===== GIVEN INFORMATION =====

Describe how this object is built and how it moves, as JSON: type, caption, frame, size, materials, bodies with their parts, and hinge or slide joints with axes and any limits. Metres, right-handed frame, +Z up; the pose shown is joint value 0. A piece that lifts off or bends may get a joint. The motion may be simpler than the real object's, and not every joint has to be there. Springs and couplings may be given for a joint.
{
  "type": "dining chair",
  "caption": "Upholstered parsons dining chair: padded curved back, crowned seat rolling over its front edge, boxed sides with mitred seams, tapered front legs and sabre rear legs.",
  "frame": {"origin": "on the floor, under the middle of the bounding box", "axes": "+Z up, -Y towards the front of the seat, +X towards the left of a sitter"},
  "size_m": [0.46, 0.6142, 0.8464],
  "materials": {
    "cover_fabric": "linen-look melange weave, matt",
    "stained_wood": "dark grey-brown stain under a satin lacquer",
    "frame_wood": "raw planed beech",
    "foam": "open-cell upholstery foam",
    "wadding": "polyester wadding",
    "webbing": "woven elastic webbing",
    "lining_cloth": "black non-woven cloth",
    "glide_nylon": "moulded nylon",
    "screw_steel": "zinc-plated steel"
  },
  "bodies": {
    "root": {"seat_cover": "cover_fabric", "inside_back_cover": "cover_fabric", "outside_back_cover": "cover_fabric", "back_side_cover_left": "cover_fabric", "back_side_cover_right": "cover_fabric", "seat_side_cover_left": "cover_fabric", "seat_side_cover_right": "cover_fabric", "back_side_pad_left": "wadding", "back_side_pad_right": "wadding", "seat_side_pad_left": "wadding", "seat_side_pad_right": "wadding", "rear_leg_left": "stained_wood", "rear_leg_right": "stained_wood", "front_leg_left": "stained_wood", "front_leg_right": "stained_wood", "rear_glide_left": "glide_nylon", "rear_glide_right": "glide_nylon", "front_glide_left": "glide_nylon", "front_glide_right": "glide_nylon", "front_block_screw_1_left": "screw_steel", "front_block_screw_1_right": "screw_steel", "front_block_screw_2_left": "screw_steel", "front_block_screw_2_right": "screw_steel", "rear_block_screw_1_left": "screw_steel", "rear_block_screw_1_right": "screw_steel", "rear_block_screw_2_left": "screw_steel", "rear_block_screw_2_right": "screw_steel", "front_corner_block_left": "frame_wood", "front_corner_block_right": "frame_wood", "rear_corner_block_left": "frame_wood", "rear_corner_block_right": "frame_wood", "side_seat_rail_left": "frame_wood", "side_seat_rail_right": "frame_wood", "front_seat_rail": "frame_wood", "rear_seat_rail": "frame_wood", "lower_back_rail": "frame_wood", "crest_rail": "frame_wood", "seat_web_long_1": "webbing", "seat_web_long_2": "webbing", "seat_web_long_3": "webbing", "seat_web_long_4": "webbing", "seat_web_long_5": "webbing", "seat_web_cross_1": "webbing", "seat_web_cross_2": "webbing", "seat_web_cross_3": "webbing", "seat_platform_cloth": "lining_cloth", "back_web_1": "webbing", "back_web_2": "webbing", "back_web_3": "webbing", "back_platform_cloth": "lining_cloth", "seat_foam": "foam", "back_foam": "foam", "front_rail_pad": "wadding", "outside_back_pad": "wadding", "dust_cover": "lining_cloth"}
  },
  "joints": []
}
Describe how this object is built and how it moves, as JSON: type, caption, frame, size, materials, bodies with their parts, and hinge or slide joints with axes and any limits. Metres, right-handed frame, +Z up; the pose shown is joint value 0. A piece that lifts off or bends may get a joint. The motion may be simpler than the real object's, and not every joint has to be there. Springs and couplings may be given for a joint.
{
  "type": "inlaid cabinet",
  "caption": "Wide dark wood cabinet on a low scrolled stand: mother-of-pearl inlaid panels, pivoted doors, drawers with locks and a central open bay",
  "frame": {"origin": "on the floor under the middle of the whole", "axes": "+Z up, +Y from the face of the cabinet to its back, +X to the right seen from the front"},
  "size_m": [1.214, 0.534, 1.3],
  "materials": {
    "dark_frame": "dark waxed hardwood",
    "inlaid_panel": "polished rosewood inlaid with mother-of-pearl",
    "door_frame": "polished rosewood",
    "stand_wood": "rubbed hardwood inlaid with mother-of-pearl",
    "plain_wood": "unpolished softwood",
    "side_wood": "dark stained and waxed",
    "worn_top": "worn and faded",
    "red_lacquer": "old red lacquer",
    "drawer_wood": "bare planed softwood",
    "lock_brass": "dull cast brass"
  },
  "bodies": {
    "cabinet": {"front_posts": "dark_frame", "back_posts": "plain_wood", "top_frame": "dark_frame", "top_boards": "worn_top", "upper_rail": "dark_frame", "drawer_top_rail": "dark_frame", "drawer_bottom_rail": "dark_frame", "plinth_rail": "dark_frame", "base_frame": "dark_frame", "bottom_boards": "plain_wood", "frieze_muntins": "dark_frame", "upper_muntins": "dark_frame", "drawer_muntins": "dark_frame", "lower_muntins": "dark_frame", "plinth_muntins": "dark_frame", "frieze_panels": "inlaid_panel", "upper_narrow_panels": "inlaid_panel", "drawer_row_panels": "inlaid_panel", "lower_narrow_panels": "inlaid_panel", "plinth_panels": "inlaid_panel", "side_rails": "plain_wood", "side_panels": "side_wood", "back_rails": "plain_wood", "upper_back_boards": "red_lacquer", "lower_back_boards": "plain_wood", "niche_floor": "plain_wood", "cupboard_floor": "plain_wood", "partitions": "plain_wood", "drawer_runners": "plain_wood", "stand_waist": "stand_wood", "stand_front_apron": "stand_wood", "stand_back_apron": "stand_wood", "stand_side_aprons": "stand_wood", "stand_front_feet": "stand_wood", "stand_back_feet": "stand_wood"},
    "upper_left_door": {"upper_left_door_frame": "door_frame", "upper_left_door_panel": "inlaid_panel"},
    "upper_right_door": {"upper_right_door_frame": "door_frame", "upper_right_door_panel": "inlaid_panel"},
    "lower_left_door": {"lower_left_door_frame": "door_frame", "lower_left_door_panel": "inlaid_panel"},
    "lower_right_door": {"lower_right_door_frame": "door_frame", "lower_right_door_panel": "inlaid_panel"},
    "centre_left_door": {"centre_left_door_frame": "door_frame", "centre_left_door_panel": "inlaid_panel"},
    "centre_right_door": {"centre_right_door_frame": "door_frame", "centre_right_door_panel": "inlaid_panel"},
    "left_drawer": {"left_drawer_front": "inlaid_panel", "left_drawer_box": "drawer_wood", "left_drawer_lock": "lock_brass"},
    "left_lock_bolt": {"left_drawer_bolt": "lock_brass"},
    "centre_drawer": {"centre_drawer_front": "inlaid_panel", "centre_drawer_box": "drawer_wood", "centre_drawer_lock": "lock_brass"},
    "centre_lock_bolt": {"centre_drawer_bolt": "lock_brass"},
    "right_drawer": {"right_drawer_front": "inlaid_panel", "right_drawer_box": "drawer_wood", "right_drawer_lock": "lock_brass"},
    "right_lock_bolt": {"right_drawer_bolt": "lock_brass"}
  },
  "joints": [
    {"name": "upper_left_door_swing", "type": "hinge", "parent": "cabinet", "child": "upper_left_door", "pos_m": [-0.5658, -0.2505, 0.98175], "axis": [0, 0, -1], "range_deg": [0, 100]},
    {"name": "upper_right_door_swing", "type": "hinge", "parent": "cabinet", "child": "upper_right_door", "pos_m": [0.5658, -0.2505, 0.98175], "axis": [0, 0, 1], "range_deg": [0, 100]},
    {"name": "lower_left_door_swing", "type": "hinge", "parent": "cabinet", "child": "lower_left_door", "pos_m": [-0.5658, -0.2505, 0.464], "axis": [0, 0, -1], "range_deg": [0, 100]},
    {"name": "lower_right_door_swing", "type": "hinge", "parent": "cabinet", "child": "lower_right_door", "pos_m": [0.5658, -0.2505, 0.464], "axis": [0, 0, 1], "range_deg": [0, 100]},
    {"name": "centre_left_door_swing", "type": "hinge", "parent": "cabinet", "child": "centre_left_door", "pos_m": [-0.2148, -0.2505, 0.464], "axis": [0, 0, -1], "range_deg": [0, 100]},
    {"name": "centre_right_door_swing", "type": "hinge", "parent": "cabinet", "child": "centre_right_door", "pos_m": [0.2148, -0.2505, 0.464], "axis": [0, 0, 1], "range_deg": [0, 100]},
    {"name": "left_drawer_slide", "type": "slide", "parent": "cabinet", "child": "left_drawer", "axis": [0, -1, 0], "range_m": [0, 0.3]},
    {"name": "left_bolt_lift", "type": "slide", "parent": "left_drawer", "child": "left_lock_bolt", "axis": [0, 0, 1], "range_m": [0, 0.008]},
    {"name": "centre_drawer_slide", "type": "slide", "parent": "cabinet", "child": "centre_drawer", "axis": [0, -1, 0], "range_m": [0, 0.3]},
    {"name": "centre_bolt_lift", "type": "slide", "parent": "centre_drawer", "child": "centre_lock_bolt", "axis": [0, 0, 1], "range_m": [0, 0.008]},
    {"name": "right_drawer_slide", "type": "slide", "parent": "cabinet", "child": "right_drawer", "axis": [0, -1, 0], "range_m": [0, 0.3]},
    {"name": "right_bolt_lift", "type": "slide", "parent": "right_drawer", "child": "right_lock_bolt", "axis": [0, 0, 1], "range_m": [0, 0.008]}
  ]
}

=====

[EXERCISE]
Report only the number of lines that hold the string "axes" in this listing.

[RESPONSE FOR THIS EXERCISE]
4